Dig deeper: How to produce brand-approved email designs on time and on budget

3. List growth

List acquisition has its own tipping points, especially when reviewing single opt-in (with a non-bouncing confirmation email) and double opt-in. I won’t get into the merits of confirmed versus double opt-in for list acquisition, but I will say that one area that people don’t discuss enough is where the tipping point happens in each process.

We usually use engagement metrics and deliverability to measure whether COI or DOI delivers a better quality of email subscribers — people who open and act on your emails. But to get the true picture, we have to go beyond these metrics to look at conversions. 

Testing and tracking opt-in activity to find the sweet spot (high opt-ins, good delivery, high conversions) and the tipping point (where lower list quality outpaces conversions or revenue). 

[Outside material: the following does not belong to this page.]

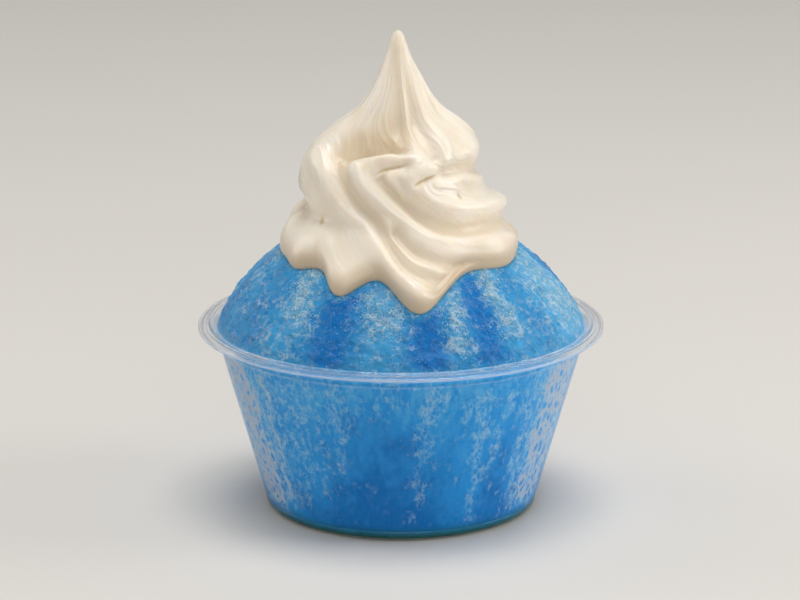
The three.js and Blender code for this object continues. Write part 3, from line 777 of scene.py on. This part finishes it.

It’s widely supposed (and often incorrect) to assume that a single opt-in will create bad deliverability because it doesn’t automatically prevent problem email addresses from getting on the list. But you must study your own list activity to see how it behaves and whether your tipping point overshadows your sweet spots.

Dig deeper: How to send more emails and grow your subscriber list

Final thoughts: Caution and critical thinking, not recklessness

You might think I’m giving email marketers the green light to push subscribers to the brink to learn their breaking points. Nothing could be further from the truth!

Instead of assuming we know what will annoy our subscribers enough to cause them to retaliate, we need to apply critical thinking that incorporates what we know about our customers and the customer journey. 



Our customers and subscribers are constantly sending us signals. We just have to listen to what they tell us, not just what we assume they’ll say.